▼▼▼

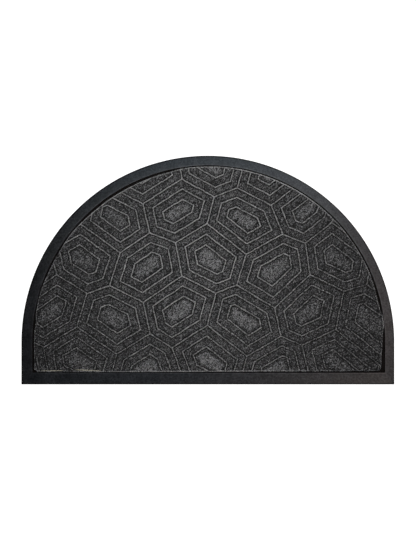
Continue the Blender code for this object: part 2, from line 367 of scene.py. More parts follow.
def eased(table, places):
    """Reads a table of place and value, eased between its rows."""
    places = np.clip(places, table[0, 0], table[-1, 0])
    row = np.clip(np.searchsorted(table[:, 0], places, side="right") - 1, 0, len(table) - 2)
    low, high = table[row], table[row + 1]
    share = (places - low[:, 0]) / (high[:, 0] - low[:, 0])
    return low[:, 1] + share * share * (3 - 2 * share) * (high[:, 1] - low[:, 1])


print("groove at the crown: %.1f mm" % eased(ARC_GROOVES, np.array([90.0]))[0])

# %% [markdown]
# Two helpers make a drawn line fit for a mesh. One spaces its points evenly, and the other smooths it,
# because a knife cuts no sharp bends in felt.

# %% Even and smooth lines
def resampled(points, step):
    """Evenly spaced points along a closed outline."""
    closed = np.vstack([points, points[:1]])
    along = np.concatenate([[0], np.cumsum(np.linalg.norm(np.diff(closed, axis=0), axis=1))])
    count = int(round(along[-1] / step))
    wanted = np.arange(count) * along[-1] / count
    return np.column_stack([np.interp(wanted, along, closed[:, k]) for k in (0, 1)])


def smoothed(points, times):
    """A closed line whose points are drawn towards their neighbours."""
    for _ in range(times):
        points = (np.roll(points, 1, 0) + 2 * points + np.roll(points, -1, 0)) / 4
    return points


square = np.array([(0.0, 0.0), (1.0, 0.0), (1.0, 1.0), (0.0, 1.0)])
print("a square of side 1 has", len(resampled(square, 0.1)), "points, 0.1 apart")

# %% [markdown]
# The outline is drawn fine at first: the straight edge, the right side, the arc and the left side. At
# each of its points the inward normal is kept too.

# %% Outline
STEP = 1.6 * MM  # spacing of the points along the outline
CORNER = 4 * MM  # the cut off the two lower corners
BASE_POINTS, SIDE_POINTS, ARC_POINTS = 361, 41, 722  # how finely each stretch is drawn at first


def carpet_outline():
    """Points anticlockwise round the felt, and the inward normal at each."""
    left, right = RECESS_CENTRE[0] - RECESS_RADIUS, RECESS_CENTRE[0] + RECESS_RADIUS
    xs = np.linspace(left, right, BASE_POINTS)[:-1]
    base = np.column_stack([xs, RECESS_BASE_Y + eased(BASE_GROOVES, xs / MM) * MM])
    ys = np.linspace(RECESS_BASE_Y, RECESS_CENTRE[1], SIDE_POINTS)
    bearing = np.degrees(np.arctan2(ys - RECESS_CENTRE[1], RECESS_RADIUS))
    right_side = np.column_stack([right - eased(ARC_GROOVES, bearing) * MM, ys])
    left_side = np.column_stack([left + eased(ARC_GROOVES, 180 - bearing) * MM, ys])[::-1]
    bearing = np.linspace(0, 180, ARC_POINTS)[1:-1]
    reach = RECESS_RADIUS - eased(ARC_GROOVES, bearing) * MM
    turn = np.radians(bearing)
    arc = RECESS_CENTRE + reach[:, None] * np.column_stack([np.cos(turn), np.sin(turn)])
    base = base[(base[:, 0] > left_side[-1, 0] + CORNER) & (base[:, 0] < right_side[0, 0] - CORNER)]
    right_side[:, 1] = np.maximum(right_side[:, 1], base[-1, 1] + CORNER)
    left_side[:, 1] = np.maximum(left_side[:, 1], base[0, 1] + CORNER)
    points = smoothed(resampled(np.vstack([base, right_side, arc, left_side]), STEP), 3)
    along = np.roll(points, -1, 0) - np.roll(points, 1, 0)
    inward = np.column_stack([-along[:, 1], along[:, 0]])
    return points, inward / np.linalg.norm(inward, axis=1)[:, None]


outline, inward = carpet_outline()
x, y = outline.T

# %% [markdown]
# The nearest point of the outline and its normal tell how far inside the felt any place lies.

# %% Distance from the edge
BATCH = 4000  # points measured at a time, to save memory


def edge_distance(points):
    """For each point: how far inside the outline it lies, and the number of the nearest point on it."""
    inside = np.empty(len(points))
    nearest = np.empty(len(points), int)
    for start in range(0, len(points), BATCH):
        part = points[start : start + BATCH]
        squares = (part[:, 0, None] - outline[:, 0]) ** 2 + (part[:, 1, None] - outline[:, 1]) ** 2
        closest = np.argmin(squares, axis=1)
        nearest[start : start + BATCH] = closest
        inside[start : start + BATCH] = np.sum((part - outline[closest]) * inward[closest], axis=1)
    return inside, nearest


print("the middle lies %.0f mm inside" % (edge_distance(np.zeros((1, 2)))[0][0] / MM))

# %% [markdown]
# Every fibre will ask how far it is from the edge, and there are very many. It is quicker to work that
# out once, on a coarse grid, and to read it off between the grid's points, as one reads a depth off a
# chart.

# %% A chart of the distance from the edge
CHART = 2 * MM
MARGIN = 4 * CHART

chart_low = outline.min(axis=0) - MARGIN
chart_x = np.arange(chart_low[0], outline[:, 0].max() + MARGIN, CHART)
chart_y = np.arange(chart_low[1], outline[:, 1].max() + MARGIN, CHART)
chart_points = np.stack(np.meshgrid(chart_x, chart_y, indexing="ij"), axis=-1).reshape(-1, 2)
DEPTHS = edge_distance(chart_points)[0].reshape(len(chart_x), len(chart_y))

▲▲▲

▶ **GOAL**
Find every line that has "from" in it, then return those lines.

▶ **SOLUTION TO THIS EXERCISE**
Continue the Blender code for this object: part 2, from line 367 of scene.py. More parts follow.
# %% Distance from the edge
# Every fibre will ask how far it is from the edge, and there are very many. It is quicker to work that
# %% A chart of the distance from the edge